▸ DATA SECTION

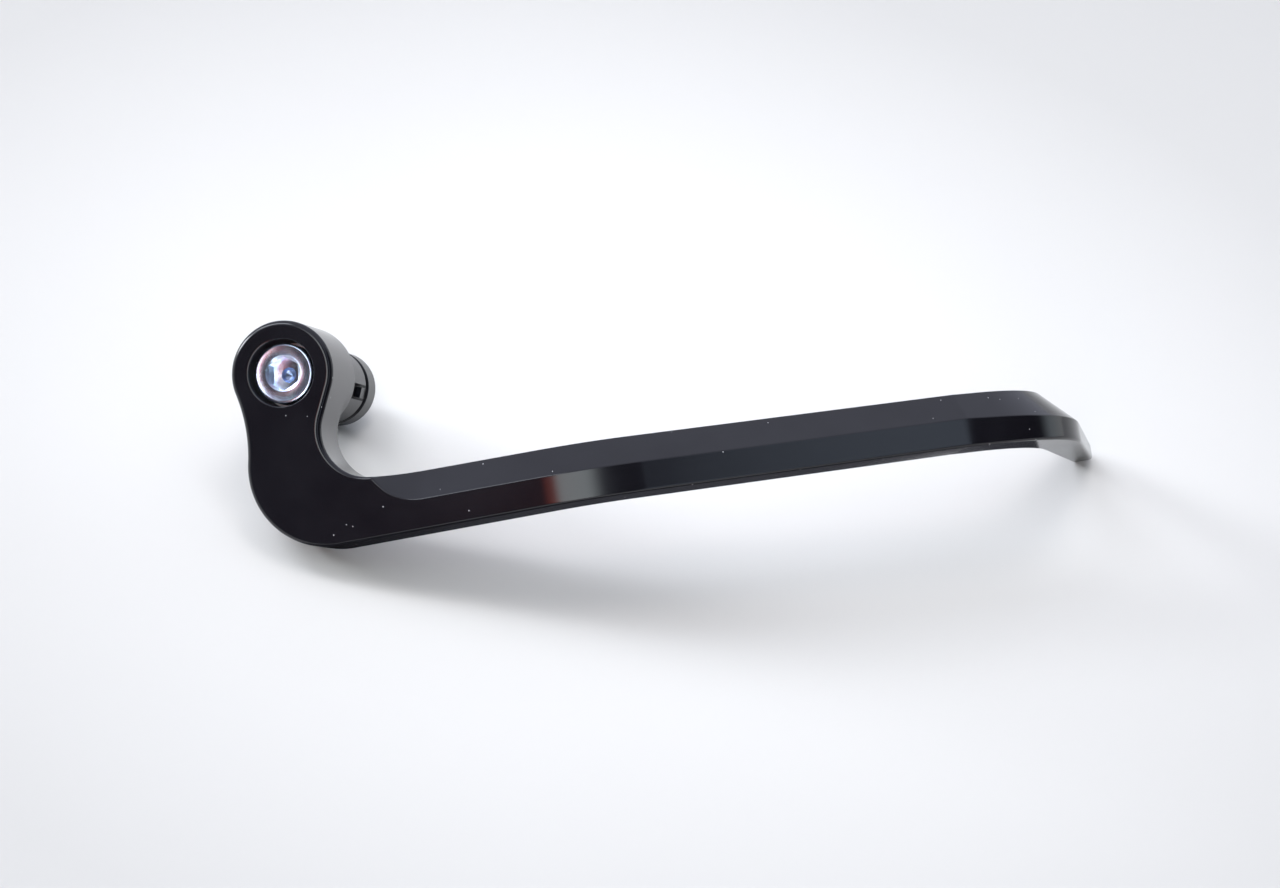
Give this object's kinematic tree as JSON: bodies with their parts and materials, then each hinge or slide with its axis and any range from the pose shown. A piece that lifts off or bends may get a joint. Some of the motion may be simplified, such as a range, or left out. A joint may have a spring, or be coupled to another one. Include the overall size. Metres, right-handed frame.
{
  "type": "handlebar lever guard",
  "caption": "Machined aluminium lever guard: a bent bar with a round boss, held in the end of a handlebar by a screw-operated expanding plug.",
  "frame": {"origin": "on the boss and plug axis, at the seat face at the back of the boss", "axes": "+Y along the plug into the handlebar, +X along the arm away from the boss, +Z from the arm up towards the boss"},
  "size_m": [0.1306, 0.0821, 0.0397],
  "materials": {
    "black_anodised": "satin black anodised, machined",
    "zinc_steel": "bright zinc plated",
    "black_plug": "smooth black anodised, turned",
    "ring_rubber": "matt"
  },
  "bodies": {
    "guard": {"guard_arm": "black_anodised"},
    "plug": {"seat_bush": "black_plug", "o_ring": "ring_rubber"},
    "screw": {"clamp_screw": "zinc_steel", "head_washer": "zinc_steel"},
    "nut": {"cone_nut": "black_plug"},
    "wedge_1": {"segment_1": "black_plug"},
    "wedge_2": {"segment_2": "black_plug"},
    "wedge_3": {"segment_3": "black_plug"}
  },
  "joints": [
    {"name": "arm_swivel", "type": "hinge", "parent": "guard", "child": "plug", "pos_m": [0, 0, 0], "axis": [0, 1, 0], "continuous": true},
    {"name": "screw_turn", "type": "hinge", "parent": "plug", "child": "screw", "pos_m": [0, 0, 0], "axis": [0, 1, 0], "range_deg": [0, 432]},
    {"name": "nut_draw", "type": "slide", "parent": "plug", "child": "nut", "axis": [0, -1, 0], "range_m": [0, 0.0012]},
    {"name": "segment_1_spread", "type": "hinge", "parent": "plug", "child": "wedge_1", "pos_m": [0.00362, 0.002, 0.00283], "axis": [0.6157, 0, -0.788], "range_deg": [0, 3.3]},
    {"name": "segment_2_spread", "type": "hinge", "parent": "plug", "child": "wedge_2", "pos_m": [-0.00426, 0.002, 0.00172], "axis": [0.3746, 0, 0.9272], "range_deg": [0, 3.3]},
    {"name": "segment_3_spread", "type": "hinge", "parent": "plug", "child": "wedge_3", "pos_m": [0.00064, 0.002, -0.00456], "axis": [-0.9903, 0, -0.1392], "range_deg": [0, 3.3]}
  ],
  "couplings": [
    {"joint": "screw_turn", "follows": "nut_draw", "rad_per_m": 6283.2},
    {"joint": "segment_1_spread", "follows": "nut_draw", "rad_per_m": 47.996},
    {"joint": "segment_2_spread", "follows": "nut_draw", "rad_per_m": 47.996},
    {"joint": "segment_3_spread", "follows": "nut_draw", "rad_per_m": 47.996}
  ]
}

▸ GOAL
Reproduce each line verbatim.

▸ SOLUTION BELOW
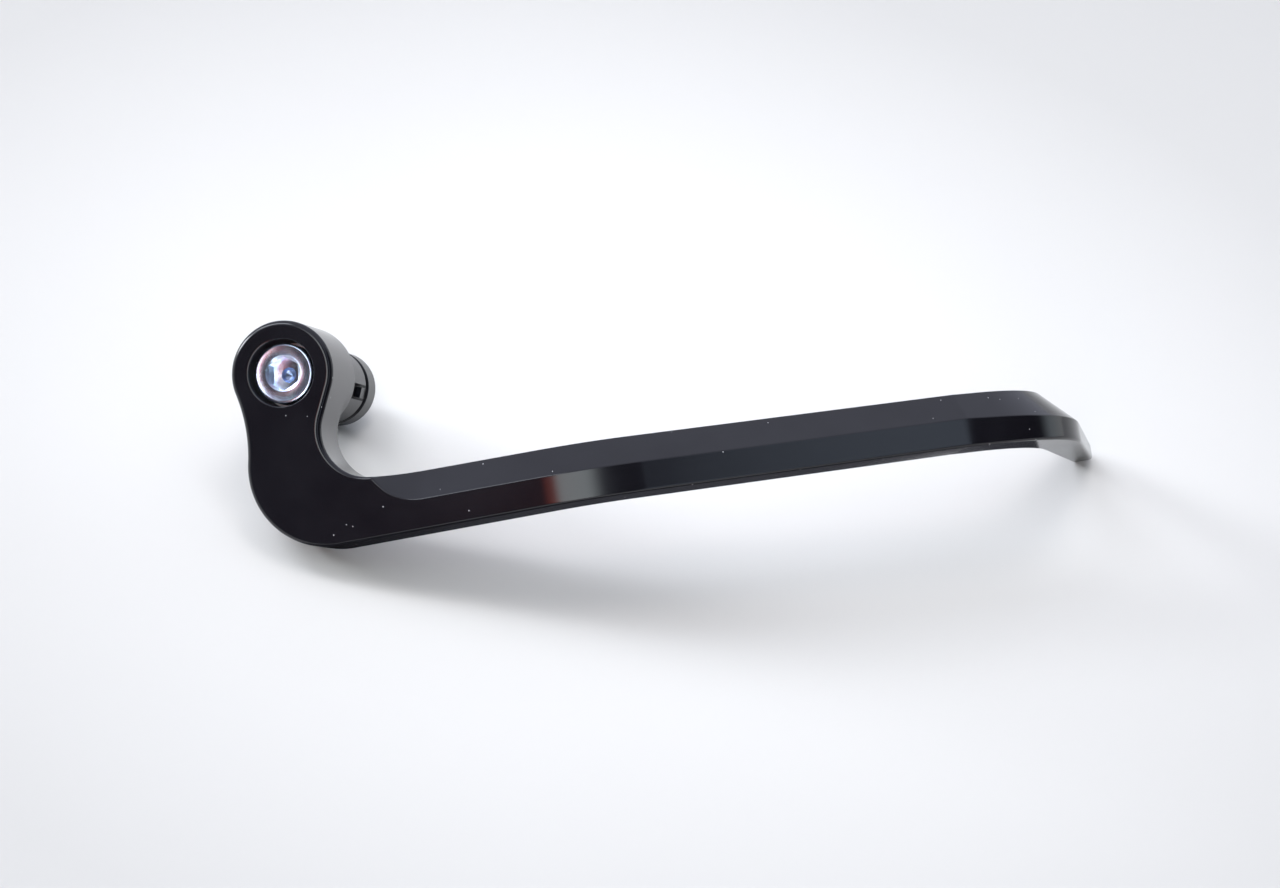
Give this object's kinematic tree as JSON: bodies with their parts and materials, then each hinge or slide with its axis and any range from the pose shown. A piece that lifts off or bends may get a joint. Some of the motion may be simplified, such as a range, or left out. A joint may have a spring, or be coupled to another one. Include the overall size. Metres, right-handed frame.
{
  "type": "handlebar lever guard",
  "caption": "Machined aluminium lever guard: a bent bar with a round boss, held in the end of a handlebar by a screw-operated expanding plug.",
  "frame": {"origin": "on the boss and plug axis, at the seat face at the back of the boss", "axes": "+Y along the plug into the handlebar, +X along the arm away from the boss, +Z from the arm up towards the boss"},
  "size_m": [0.1306, 0.0821, 0.0397],
  "materials": {
    "black_anodised": "satin black anodised, machined",
    "zinc_steel": "bright zinc plated",
    "black_plug": "smooth black anodised, turned",
    "ring_rubber": "matt"
  },
  "bodies": {
    "guard": {"guard_arm": "black_anodised"},
    "plug": {"seat_bush": "black_plug", "o_ring": "ring_rubber"},
    "screw": {"clamp_screw": "zinc_steel", "head_washer": "zinc_steel"},
    "nut": {"cone_nut": "black_plug"},
    "wedge_1": {"segment_1": "black_plug"},
    "wedge_2": {"segment_2": "black_plug"},
    "wedge_3": {"segment_3": "black_plug"}
  },
  "joints": [
    {"name": "arm_swivel", "type": "hinge", "parent": "guard", "child": "plug", "pos_m": [0, 0, 0], "axis": [0, 1, 0], "continuous": true},
    {"name": "screw_turn", "type": "hinge", "parent": "plug", "child": "screw", "pos_m": [0, 0, 0], "axis": [0, 1, 0], "range_deg": [0, 432]},
    {"name": "nut_draw", "type": "slide", "parent": "plug", "child": "nut", "axis": [0, -1, 0], "range_m": [0, 0.0012]},
    {"name": "segment_1_spread", "type": "hinge", "parent": "plug", "child": "wedge_1", "pos_m": [0.00362, 0.002, 0.00283], "axis": [0.6157, 0, -0.788], "range_deg": [0, 3.3]},
    {"name": "segment_2_spread", "type": "hinge", "parent": "plug", "child": "wedge_2", "pos_m": [-0.00426, 0.002, 0.00172], "axis": [0.3746, 0, 0.9272], "range_deg": [0, 3.3]},
    {"name": "segment_3_spread", "type": "hinge", "parent": "plug", "child": "wedge_3", "pos_m": [0.00064, 0.002, -0.00456], "axis": [-0.9903, 0, -0.1392], "range_deg": [0, 3.3]}
  ],
  "couplings": [
    {"joint": "screw_turn", "follows": "nut_draw", "rad_per_m": 6283.2},
    {"joint": "segment_1_spread", "follows": "nut_draw", "rad_per_m": 47.996},
    {"joint": "segment_2_spread", "follows": "nut_draw", "rad_per_m": 47.996},
    {"joint": "segment_3_spread", "follows": "nut_draw", "rad_per_m": 47.996}
  ]
}